In this course, we will be investigating and discussing the most important concept in computing, and perhaps, human society: Language. Indeed language had been the subject-matter of most of the fascinating issues in human discourse since the recorded history. To appreciate the importance of language, imagine a ``world without language''. What do you think it will be like? (e.g. possibility of thinking and sharing the outcomes of our thoughts and feelings with others). Now, also imagine a world where each ``individual speaks a unique language'' (Tower of Babel?). Your answers to these questions will lead you to the realisation of the important roles that language play in individual human and social activities. Language can be loosely defined as an instrument for abstracting and giving expression to human mental states and activities. In the minimum, a language functions as an instrument for formulating and communication messages. Human languages are those used among humans to achieve the abstraction and communication tasks. Some languages spoken by humans include Yorùbá, Hausa, Igbo and English. Human languages manifest in many different forms of expressions such speech, written text (orthography), gaits, signing and other formation such as Àrokò and other indigenous symbol system.

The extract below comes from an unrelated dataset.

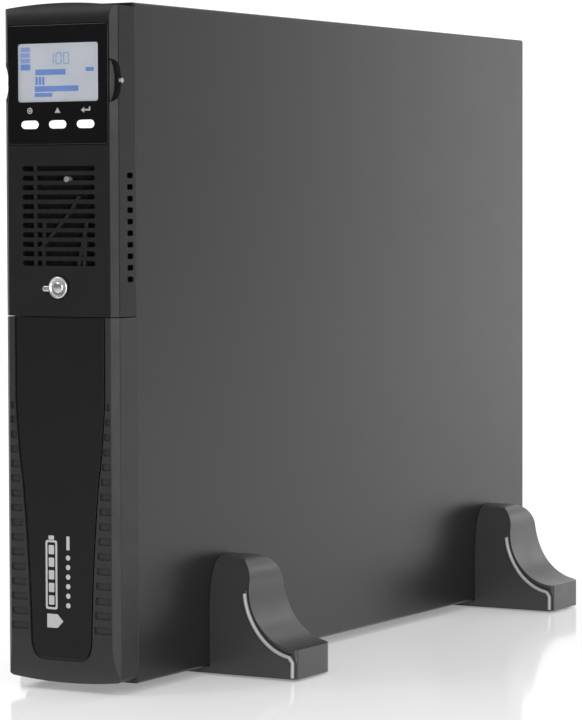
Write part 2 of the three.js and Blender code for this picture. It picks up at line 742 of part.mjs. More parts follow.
// four appliance outlets in one moulding, each a core with three slots inside a moat
function outletBlock() {
  const edge = outletPitch - 0.5;
  const flange = prism(roundedRect(-edge, edge, -edge, edge, 2), 'y', onPanel, onPanel + 2.5, 3);
  const housing = box(-31, 31, onPanel - 24, onPanel + 1, -31, 31);
  const cuts = [];
  for (const x of [-outletPitch / 2, outletPitch / 2]) {
    for (const z of [-outletPitch / 2, outletPitch / 2]) {
      const outer = coreOutline(x, z, 10.5, 13.4);
      const inner = coreOutline(x, z, 8, 11);
      cuts.push(prism(outer, 'y', onPanel - 14, onPanel + 3)
        .subtract(prism(inner, 'y', onPanel - 15, onPanel + 1.5)));
      for (const [dx, dz] of [[3, -7], [3, 7], [-3.5, 0]]) {
        cuts.push(box(x + dx - 1.2, x + dx + 1.2, onPanel - 12, onPanel + 3,
          z + dz - 2.6, z + dz + 2.6));
      }
    }
  }
  return cut(flange.add(housing), cuts);
}

// rectangle with two cut corners on one long side, as on a C13 connector
function coreOutline(x, z, halfX, halfZ) {
  const clip = 4.5;
  return outline([
    [x - halfX, z - halfZ + clip], [x - halfX + clip, z - halfZ], [x + halfX, z - halfZ],
    [x + halfX, z + halfZ], [x - halfX + clip, z + halfZ], [x - halfX, z + halfZ - clip],
  ]);
}

function breakerBody() {
  const profile = [
    [4.4, -22], [10, -22], [10, -sheet - 2 * gap], [5.9, -sheet - 2 * gap], [5.9, 0],
    [9, 0], [9, 2.4], [6.4, 3.2], [4.4, 3.2], [4.4, -22],
  ];
  return lathe(profile, 20, along(breakerAt.x, onPanel, breakerAt.z));
}

function breakerButton() {
  return lathe([
    [0, -20], [3.9, -20], [3.9, 6.2], [3.3, 7], [0, 7],
  ], 16, along(breakerAt.x, onPanel, breakerAt.z));
}

function serialPort() {
  const flange = prism(roundedRect(-6.2, 6.2, -15.4, 15.4, 1.5), 'y', onPanel, onPanel + 1.2, 3);
  const body = box(-5.5, 5.5, onPanel - 10, onPanel + 0.5, -10, 10);
  const shell = prism(outline([[-4.1, -8.6], [4.1, -7.2], [4.1, 7.2], [-4.1, 8.6]]),
    'y', onPanel, onPanel + 6);
  const pins = [];
  for (let index = 0; index < 5; index += 1) {
    pins.push(box(-2.1, -1.1, onPanel + 2, onPanel + 7, -6 + index * 2.8, -5 + index * 2.8));
  }
  for (let index = 0; index < 4; index += 1) {
    pins.push(box(1.1, 2.1, onPanel + 2, onPanel + 7, -4.6 + index * 2.8, -3.6 + index * 2.8));
  }
  return cut(flange.add(body).add(shell), pins);
}

function usbPort() {
  const shell = box(-6, 6, onPanel - 14, onPanel + 1.5, -5.6, 5.6);
  const mouth = box(-4.9, 4.9, onPanel - 9, onPanel + 3, -4.5, 4.5);
  const tongue = box(-2.8, 2.8, onPanel - 10, onPanel + 0.5, -1.6, 1.6);
  return cut(shell, [mouth]).add(tongue);
}

function terminalBlock() {
  const body = box(-5, 5, onPanel - 12, onPanel + 6, -10.5, 10.5);
  const cuts = [];
  for (let index = 0; index < 4; index += 1) {
    const z = -7.6 + index * 5.08;
    cuts.push(box(-3.6, -0.6, onPanel + 1, onPanel + 8, z - 1.5, z + 1.5));
    cuts.push(rod('y', 2.6, z, 1.4, onPanel + 3, onPanel + 8, 3));
  }
  return cut(body, cuts);
}

function slotCover() {
  const { x0, x1, z0, z1 } = slotCoverBox;
  const plate = prism(roundedRect(x0, x1, z0, z1, 1), 'y', onPanel, onPanel + sheet, 3);
  const lip = box(x1 - 9, x1 - 7.8, onPanel, onPanel + 6, z0 + 30, z1 - 30);
  return plate.add(lip);
}

function groundStud() {
  return lathe([
    [0, -12], [2.4, -12], [2.4, -0.01], [4.8, -0.01], [4.8, 4], [2.4, 4],
    [2.4, studTip - onPanel - 0.6], [1.9, studTip - onPanel], [0, studTip - onPanel],
  ], 12, along(studAt.x, onPanel, studAt.z));
}

function rearConnections() {
  const group = new THREE.Group();
  piece(group, 'power_inlet', powerInlet(), socketBlack, [inletAt.x, 0, inletAt.z]);
  for (const [name, z] of Object.entries(outletBlocks)) {
    piece(group, name, outletBlock(), socketBlack, [0, 0, z]);
  }
  piece(group, 'breaker_body', breakerBody(), socketBlack);
  piece(group, 'breaker_button', breakerButton(), keyWhite);
  piece(group, 'serial_port', serialPort(), connectorGrey, [serialAt.x, 0, serialAt.z]);
  piece(group, 'usb_port', usbPort(), zincSteel, [usbAt.x, 0, usbAt.z]);
  piece(group, 'terminal_block', terminalBlock(), connectorGreen, [terminalAt.x, 0, terminalAt.z]);
  piece(group, 'slot_cover', slotCover(), blackSteel);
  piece(group, 'ground_stud', groundStud(), zincSteel);
  return group;
}

// ---------------------------------------------------------------- feet
const footLow = -groundClearance + padThickness + 0.02;
const footWall = 2;
const panelDepth = 14;       // how deep the groove round the front panel goes
const panelTop = 57;
const panelInner = halfWidth + 4;

// front view of a right foot: flat base, upright at the case, one elliptic sweep to the toe
function footProfile(inset) {
  const sweep = { x: 39.5 + inset, z: 49 + inset, centreZ: 64.4 };
  const side = halfWidth + gap + inset;
  const top = footHeight - inset;
  const shape = new THREE.Shape();
  shape.moveTo(inset > 0 ? side : gap, footLow + inset);
  shape.lineTo(footReach - inset, footLow + inset);
  shape.lineTo(footReach - inset, sweep.centreZ - sweep.z);
  shape.absellipse(footReach, sweep.centreZ, sweep.x, sweep.z, 1.5 * Math.PI, Math.PI, true);
  shape.lineTo(footReach - sweep.x - 3, top);
  shape.lineTo(side, top);
  if (inset === 0) {
    shape.lineTo(side, -gap);
    shape.lineTo(gap, -gap);
  }
  return shape;
}

// the panel let into the foot's front, with its own tighter sweep
function panelProfile() {
  const round = 5;
  const shape = new THREE.Shape();
  shape.moveTo(panelInner, footLow);
  shape.lineTo(footReach - 1, footLow);
  shape.lineTo(footReach - 1, 10.5);
  shape.absellipse(footReach, 64, 44, 53.5, 1.5 * Math.PI, 1.04 * Math.PI, true);
  shape.lineTo(footReach - 44 - 2, panelTop);
  shape.lineTo(panelInner + round, panelTop);
  shape.absarc(panelInner + round, panelTop - round, round, Math.PI / 2, Math.PI);
  return shape;
}

function rightFoot() {
  const arch = prism(roundedRect(0, footWidth, footLow - 40, footHeight, 20), 'x', -5,
    footReach + 5, 4);
  const body = prism(footProfile(0), 'y', 0, footWidth, 5).intersect(arch);
  const recess = prism(footProfile(footWall), 'y', -5, panelDepth, 5)
    .intersect(arch.translate([0, footWall, -footWall]).add(box(0, 200, -10, footWall, -50, 45)));
  const panel = prism(panelProfile(), 'y', 0, panelDepth + 1, 5);
  return cut(body, [recess]).add(panel.intersect(body));
}

function pad() {
  return box(14, footReach - 8, 8, footWidth - 8, -groundClearance,
    -groundClearance + padThickness);
}

function feet() {
  const group = new THREE.Group();
  for (const [row, y] of Object.entries({ front: frontFootY, rear: rearFootY })) {
    const right = rightFoot();
    piece(group, `${row}_foot_right`, right, greyPlastic, [0, y, 0]);
    piece(group, `${row}_foot_left`, mirrored(right), greyPlastic, [0, y, 0]);
    piece(group, `${row}_pad_right`, pad(), rubberBlack, [0, y, 0]);
    piece(group, `${row}_pad_left`, mirrored(pad()), rubberBlack, [0, y, 0]);
  }
  return group;
}

// ---------------------------------------------------------------- the whole object
const ups = new THREE.Group();
ups.name = 'tower_ups';
ups.position.set(0, -originBehindFront, groundClearance);
ups.add(steelCase(), mouldedFront(), displayModule(), trayAssembly(), electronics());
ups.add(fan(), rearConnections(), feet());

export default ups;
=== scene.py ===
"""Visual model of an uninterruptible power supply on its four feet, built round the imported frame.

Shapes are drawn in the case frame, in millimetres: x = 0 on the centre plane, y = 0 on the front
edge of the steel case and z = 0 on its underside. TO_ROW takes them to the row frame, in metres.
"""

import math

import bmesh
import bpy
from mathutils import Matrix, Vector


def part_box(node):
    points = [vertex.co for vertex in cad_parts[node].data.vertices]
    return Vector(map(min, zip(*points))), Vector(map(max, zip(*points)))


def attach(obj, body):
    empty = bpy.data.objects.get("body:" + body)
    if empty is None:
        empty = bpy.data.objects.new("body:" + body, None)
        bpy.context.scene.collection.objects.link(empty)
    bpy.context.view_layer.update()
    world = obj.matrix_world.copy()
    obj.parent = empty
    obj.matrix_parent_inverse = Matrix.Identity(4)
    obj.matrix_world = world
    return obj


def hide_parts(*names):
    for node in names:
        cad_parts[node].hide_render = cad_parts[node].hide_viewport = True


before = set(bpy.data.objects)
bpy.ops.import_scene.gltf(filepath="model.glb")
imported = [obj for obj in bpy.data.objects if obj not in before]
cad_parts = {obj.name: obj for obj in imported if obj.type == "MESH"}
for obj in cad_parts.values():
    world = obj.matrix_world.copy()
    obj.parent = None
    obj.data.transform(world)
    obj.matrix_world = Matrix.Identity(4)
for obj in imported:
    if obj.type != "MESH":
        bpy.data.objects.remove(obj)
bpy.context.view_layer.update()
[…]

The languages use to programe machines are not the subject-matter of this course though the applications that will be demonstrated  in this course will be developed using programming languages such as Python. 

This is sessional undergraduate students' project course. During this course, you will be required to carry out focused, organised and informative study on a project of your choice. You may also be assigned a project by your supervisor. Specifically you will be expected to: (i) Select a topic in an area of computing and its applications, (ii) Carry out a review of the literature in the area. (iii) Craft our a project aim, (iv) State the specific objectives for achieving the aim, (v) construct the methodology to achieve the objective (vi) Carry out the activities in the methodology and (vii) document the activities in (i) through (vi). You will be guided by your supervisor to achieve this during this course. The purpose of the project is for you to demonstrate your ability to give expression to all you have learnt since Part one to the present. You will need to demonstrate your ability to carry out your selected project in line with the standard best practices in computing and intelligent systems. It various stages during the project, you will be called upon to present seminar and defend your work.

You are welcome to one of the core, and perhaps most interesting, subjects in modern computing: Numerical Computations. This course is core to modern engineering and scientific enterprise for a number of reasons. First, important tasks and activities involved in modern scientific investigations depend on evidences encoded as numerical data. Second, computing techniques are the principal instrument for the rendering, collection and processing of data. Third, all stages in the development of modern engineering devices or mechanisms depend on the use of computing instruments to support their representation, presentation and interpretation. Finally, it is well established that computational formulation of scientific and engineering problems provides the most effective approach to their practical solutions. Despite the power and versatility of modern computing instruments, however, their usefulness depends on the skills of humans to program and apply them appropriately. Such skills include the ability to exercise good judgement in the selection of effective numerical methods and the employment of appropriate computing technique for realising desired solution. It also include a strong awareness of the limits of the power of computing instrument in terms of what a machine can be programmed to do and how exactly the machine does it.

You are welcome to Automata Theory and  Computability.  This is the foundation, fundamental, and perhaps the canonical, subject in computing. The subject matter of this course permeates the entire field of computing. This is because the roots of the tree, from which the fundamental concept of the principles and theories underlying all computing instruments and artefacts emerges, are grounded in subject matter of this course. Specifically, the concepts and principles that we shall be considering in this course are key to the conceptualisation, formulation, design, implementation and evaluation of ideal and abstract computing processes or systems: from the very simple to the most complex. In this course, therefore, we will be examining some fundamental theoretical and
practical interpretations of the concepts underpinning computing. We shall, first of all, demonstrate that the purpose of computing is problem-solving.

Then we shall be discussing the set of criteria, theories and principles that are key to determining:

  1. What can be conceptually computed?
  2. How computed concepts be precisely and completely expressed?
  3. To what extent can  computable concepts be realised materially?


This is a continuation of CSC201,  introductory programming course. Further concept of computing problem-solving will be presented. Solution formulation, specification and design. Algorithm and pseudo-code  tools of solution design will be presented. Program development will be demonstrated using the Python programming language. Various programming techniques and constructs will be demonstrated. Constants, variables, list, tuple, dictionary, etc. will be presented. Iteration and recursive process implementation will be demonstrated.

This is an introductory programming course. Basic concept of computing problem-solving will be presented. Solution formulation, specification and design. Algorithm and pseudo-code  tools of solution design will be presented. Program development will be demonstrated using the Python programming language. Various programming techniques and constructs will be demonstrated. Constants, variables, list, tuple, dictionary, etc. will be presented. Iteration and recursive process implementation will be demonstrated.

This is an introductory computing course. During this course, we shall discourse basic and fundamental  concepts in computing. This include definition of basic terms, history of computing, the language of computing, basic structure of computing systems, categories of computing equipment, modern computing applications.

This is the continuation of  CSC 101: Introduction to computing I. In this course, we will expand on our discussions of the topics treated in CSC 101. Specifically, we wll review the definition of concepts given in CSC 101 in the context of their uses in computing.